B-29専任航空部隊は第20航空軍、マリアナはその下部である第21爆撃兵団、司令官のハンセン少将は伝統的な昼間精密爆撃信者、夜間無差別爆撃には強く抵抗する。アーノルドはここでハンセンをカーチス・ルメイ少将(爆撃手出身)に置き換える。あの1945年3月10日の東京空襲は彼によって決せられ、その効果は絶大。出撃機数385機、投下された爆弾2千t。「地上はダンテの「神曲」にある地獄より、もっと酷かった」と報じられたほどだ。引き続き、名古屋、大阪、神戸から地方の行政・軍事都市まで次々と焼夷弾爆撃で炎上されていく。最後のとどめが2機のB-29 ;エノラゲイ(広島)、ボックスカー(長崎)による原爆投下である。生産機数3970機、朝鮮戦争にも一部使われているが、ほとんどが対日戦用と考えていい。
多くの人がB-29 を記憶するのは、破壊の激しさにあるが、2000~3000mからの低空夜間焼夷弾爆撃によって劫火を反射するその機体を目の当たりにしたからではなかろうか?この低空夜間爆撃もルメイのアイディアである(前任地ドイツに比べ夜間爆撃に対する防御が極めて脆弱であることを知ってのことである)。ルメイは後に第5代空軍参謀長(1961~65年;大将)になり、1964年(佐藤首相、小泉純也防衛庁長官)勲1等に叙せられている。

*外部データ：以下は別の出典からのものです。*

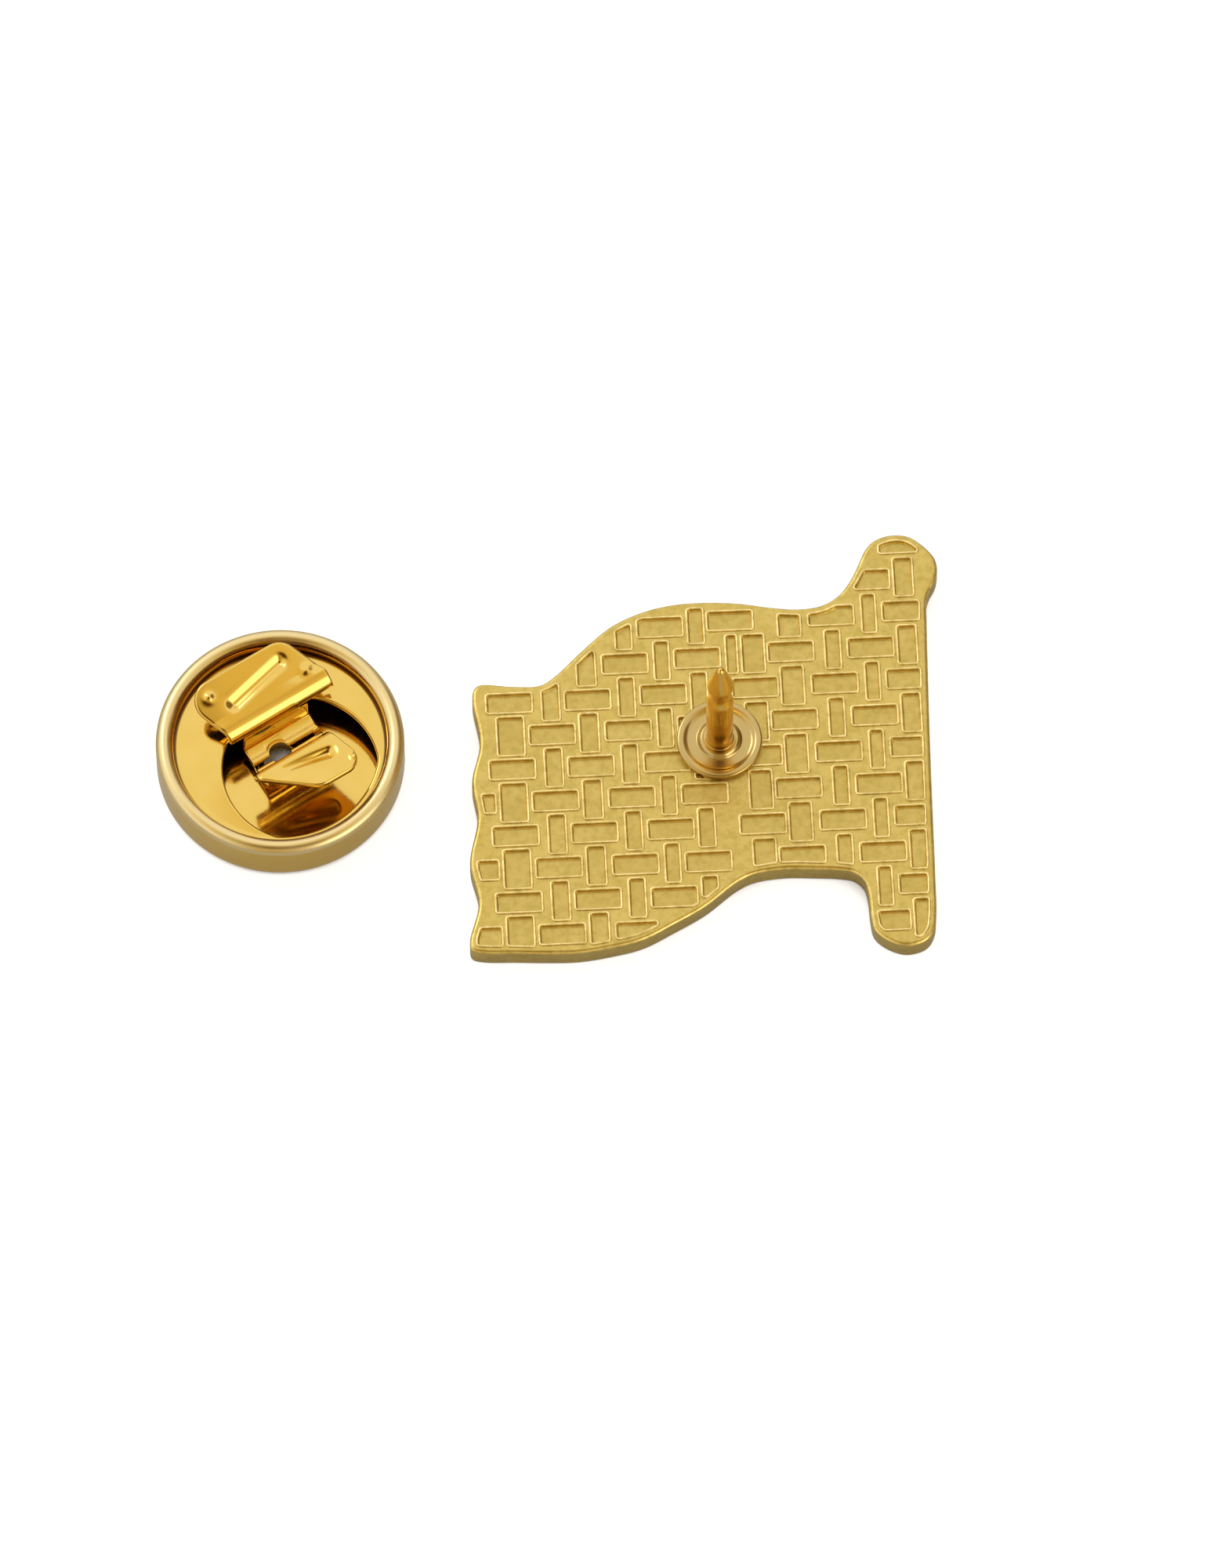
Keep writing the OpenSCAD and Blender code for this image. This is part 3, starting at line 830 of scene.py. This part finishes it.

理由は航空自衛隊育成の功、本来天皇が親授するものであるが、それはなかった。
本書は米バレンタイン社が1970年から出版した「写真・図解・地図入り第二次世界大戦史(全50巻;監修リデル・ハート)」を邦訳したものの1巻。著者は第2次世界大戦を欧州で戦った経験を持つ米戦史家。
あと味の悪い本だが、B-29の全容(開発の背景、数々の新しい試み、試作機開発の苦難、製造過程の隘路、運用や作戦内容や問題点)を理解するにはコンパクトにまとまった本である。